The exercise —
Retype word for word the lines lying between the line containing "Recreate this object" and the line containing "from math import", together with those two lines themselves, and nothing besides.

──────── Input for this task

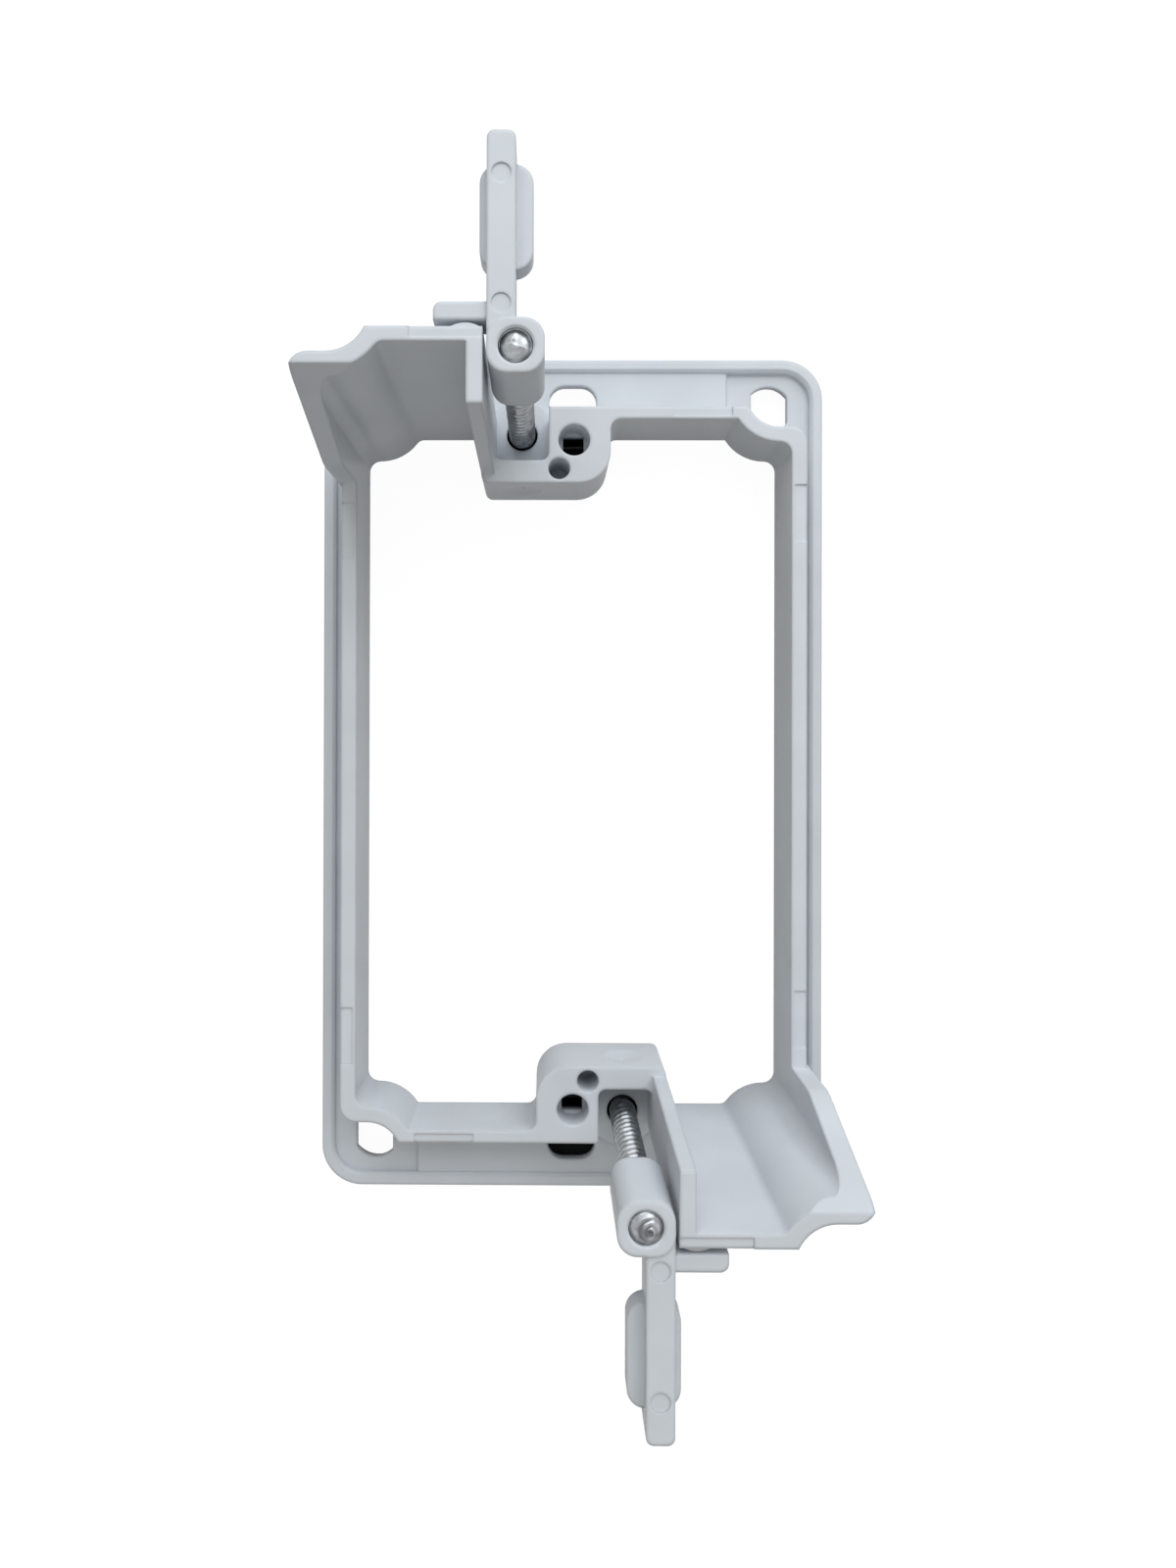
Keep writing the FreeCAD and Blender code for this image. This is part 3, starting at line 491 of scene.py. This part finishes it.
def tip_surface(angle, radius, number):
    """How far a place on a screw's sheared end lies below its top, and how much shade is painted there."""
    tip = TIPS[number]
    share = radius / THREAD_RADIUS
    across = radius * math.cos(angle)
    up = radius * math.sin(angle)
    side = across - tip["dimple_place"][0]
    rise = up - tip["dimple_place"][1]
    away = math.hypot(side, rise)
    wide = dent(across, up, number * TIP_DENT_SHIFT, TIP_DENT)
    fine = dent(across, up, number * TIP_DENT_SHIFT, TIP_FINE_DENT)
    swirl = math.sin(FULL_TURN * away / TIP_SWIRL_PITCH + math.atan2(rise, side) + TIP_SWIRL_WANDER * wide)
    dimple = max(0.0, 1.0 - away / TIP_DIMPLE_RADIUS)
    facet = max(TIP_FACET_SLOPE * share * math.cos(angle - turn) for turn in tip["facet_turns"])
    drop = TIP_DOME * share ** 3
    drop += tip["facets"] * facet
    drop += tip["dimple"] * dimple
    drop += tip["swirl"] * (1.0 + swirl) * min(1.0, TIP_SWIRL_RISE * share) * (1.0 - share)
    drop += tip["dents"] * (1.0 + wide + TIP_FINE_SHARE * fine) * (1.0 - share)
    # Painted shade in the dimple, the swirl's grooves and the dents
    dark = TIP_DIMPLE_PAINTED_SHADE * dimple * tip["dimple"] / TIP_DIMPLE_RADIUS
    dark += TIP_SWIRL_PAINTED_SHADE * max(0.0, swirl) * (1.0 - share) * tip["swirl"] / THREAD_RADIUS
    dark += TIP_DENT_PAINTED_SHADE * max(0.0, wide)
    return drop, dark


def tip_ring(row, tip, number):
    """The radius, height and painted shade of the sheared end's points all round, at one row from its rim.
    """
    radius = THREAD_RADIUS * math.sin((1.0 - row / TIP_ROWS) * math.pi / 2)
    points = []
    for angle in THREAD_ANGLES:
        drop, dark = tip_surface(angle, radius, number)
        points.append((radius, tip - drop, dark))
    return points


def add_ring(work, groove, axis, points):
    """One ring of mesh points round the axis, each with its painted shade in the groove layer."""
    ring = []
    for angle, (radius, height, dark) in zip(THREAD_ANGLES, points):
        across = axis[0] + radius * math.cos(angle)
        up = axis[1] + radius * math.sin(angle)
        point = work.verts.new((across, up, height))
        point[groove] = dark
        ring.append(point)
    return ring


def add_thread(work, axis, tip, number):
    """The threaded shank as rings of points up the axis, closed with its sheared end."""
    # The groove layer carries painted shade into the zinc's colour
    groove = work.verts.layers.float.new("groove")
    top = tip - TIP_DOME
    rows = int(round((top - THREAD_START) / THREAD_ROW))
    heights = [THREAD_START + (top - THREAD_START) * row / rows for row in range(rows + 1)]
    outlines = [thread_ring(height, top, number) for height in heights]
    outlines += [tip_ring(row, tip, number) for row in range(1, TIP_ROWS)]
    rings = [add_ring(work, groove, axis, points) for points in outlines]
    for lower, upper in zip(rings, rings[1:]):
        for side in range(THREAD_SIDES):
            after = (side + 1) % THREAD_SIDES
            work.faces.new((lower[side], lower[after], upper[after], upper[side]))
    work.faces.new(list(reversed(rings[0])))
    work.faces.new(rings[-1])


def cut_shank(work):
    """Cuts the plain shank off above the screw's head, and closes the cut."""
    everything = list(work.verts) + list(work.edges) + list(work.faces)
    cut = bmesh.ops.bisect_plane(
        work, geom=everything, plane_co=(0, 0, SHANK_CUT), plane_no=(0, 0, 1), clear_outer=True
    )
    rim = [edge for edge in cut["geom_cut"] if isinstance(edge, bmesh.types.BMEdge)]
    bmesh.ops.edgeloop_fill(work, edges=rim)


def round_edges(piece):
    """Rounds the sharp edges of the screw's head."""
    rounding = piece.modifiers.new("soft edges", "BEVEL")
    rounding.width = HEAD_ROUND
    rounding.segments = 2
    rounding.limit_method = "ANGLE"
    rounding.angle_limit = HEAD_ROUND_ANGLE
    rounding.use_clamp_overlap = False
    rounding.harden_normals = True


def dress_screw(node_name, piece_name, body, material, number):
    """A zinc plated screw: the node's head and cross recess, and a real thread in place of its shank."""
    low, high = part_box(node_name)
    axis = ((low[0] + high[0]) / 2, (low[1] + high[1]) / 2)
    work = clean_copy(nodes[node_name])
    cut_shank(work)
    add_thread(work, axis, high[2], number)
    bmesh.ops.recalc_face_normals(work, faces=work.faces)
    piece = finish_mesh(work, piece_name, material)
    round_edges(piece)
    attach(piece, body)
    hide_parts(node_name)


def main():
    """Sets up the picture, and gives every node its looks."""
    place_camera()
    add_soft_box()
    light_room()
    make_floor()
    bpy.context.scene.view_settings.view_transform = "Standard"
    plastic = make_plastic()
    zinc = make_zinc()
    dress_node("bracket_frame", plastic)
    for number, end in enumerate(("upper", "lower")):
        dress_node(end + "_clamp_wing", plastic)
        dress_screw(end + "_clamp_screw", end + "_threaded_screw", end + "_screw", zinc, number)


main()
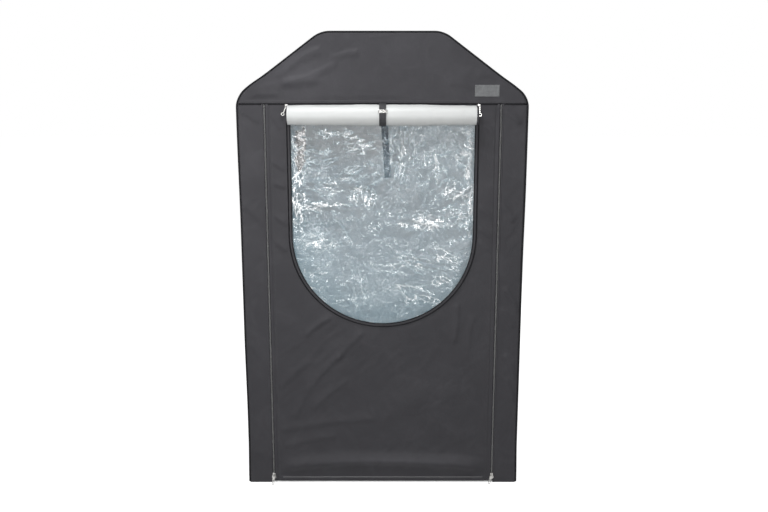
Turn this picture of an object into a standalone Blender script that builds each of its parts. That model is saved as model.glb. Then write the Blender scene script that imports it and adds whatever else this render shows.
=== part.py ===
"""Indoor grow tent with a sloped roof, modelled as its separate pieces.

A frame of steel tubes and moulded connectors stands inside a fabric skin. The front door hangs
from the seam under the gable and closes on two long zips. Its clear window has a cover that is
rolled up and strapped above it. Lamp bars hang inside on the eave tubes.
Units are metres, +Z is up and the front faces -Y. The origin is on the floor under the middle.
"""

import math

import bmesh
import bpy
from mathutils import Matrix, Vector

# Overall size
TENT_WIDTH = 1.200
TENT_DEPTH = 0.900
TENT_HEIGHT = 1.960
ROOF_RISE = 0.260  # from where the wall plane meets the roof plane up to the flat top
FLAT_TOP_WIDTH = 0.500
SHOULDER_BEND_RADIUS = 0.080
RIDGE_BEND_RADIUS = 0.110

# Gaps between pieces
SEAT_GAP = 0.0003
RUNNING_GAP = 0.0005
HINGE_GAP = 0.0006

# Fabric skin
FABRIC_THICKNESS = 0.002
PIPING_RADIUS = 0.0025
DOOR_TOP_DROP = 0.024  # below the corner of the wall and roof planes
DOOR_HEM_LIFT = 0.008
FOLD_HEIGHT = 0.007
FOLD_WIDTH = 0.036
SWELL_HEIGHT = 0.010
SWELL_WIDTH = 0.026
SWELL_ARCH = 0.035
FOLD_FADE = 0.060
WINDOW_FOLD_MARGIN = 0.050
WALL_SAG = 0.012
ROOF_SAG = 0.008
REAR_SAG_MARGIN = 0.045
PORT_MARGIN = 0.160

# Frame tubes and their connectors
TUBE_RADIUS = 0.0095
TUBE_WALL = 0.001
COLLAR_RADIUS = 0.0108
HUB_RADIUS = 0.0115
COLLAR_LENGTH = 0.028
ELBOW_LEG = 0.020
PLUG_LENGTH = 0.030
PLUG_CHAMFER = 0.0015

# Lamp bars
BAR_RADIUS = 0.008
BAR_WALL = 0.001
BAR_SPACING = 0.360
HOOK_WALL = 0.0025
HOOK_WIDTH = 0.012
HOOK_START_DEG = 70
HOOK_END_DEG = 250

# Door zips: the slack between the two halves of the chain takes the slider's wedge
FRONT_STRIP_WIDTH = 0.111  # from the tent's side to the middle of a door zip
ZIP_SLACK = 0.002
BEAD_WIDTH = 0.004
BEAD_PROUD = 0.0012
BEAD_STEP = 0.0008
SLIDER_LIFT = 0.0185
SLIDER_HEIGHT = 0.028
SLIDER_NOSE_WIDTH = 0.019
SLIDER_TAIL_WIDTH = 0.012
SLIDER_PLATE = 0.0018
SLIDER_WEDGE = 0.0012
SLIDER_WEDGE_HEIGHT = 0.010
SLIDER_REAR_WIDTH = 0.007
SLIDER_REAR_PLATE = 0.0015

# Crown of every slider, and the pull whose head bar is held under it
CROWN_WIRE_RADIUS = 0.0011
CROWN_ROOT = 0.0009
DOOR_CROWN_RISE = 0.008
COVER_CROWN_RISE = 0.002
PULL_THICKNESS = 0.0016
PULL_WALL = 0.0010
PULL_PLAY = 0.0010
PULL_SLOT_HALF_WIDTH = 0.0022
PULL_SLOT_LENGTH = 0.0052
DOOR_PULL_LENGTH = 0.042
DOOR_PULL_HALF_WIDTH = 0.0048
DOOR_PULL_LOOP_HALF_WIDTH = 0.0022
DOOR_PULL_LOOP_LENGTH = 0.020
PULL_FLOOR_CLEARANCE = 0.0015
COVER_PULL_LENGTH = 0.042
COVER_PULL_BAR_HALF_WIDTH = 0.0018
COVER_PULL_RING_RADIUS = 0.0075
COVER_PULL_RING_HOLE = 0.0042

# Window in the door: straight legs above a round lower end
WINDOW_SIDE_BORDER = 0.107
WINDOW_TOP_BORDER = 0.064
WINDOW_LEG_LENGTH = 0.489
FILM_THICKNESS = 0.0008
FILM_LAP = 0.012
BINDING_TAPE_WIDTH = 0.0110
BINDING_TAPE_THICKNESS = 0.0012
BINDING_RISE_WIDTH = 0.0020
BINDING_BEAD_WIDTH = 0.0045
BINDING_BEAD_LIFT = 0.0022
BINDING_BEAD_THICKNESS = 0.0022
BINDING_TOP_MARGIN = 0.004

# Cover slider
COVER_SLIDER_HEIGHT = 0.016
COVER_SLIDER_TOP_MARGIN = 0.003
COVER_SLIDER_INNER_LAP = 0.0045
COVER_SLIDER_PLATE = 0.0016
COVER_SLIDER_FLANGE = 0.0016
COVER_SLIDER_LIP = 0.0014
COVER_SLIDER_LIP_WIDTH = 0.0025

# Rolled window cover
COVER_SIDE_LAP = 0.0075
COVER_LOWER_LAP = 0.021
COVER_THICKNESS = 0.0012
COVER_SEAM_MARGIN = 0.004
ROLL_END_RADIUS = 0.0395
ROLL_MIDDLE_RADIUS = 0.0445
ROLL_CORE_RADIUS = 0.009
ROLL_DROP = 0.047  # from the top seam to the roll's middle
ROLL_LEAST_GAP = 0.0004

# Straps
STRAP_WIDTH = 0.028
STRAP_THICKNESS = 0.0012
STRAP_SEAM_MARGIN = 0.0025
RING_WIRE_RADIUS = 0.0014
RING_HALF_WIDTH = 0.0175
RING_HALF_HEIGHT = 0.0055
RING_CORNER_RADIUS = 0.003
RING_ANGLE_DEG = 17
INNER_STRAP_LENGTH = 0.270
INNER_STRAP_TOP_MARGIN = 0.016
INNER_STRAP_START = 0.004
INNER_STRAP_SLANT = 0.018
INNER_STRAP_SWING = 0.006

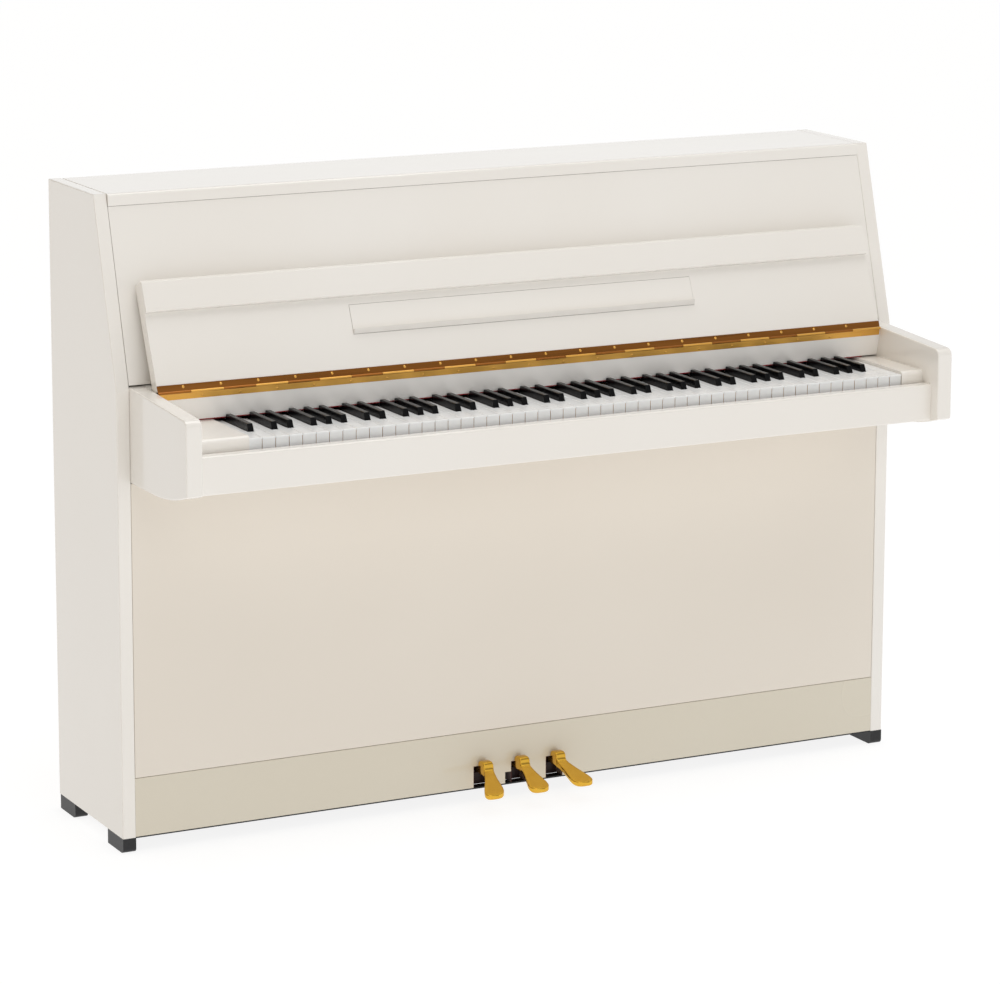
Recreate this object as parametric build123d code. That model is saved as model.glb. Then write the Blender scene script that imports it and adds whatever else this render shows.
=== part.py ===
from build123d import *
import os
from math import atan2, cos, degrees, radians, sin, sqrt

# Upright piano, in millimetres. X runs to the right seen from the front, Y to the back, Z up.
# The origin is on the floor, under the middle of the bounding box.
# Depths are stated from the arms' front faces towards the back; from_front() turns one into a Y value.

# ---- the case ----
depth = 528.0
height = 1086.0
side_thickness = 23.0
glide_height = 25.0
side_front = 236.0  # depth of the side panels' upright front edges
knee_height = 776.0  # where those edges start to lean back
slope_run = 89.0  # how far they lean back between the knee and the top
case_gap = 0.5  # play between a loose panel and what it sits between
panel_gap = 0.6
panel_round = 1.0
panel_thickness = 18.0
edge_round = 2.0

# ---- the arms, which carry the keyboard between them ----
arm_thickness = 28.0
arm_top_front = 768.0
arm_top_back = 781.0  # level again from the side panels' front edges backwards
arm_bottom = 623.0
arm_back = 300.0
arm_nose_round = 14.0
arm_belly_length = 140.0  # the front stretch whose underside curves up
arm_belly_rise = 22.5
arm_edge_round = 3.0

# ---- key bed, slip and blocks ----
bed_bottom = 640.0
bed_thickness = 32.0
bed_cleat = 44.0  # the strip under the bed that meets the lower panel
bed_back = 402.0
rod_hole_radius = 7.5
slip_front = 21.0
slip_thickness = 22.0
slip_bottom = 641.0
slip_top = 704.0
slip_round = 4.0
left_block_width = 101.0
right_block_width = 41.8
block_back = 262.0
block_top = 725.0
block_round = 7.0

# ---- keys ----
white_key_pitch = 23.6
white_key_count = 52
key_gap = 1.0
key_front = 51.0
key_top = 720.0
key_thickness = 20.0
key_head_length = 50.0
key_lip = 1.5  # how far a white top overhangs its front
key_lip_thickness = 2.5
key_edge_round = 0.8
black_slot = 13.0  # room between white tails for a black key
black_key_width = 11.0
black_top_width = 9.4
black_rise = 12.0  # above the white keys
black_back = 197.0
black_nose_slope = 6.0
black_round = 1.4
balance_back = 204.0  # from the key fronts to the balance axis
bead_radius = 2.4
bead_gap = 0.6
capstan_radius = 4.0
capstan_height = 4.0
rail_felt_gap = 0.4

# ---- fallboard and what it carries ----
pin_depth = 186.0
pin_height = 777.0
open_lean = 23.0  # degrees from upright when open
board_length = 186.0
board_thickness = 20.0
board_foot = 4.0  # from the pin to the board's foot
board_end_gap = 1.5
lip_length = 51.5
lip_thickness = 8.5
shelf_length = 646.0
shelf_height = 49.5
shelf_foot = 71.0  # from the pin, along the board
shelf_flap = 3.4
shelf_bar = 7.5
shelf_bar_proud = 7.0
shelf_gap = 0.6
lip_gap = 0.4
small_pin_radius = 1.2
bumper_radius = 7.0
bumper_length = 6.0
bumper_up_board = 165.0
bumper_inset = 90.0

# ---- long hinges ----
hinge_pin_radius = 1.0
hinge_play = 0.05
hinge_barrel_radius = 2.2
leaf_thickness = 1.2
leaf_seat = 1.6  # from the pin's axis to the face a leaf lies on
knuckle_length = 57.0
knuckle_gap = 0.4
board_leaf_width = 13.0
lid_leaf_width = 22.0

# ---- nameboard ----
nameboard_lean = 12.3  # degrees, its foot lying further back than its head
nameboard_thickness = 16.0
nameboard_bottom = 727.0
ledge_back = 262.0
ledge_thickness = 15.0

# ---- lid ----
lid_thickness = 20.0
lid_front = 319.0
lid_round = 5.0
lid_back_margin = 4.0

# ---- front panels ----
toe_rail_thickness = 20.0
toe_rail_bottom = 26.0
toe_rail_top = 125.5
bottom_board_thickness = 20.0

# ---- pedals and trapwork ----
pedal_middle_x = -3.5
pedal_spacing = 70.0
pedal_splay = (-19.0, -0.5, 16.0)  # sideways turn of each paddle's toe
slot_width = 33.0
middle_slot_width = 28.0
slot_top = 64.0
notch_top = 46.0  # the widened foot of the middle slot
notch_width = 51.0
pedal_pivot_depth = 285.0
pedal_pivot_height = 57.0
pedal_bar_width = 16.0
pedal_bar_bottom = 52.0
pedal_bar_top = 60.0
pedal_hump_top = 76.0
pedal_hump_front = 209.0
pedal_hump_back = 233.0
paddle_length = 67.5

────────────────

Expected output —
Recreate this object as parametric build123d code. That model is saved as model.glb. Then write the Blender scene script that imports it and adds whatever else this render shows.
=== part.py ===
from build123d import *
import os
from math import atan2, cos, degrees, radians, sin, sqrt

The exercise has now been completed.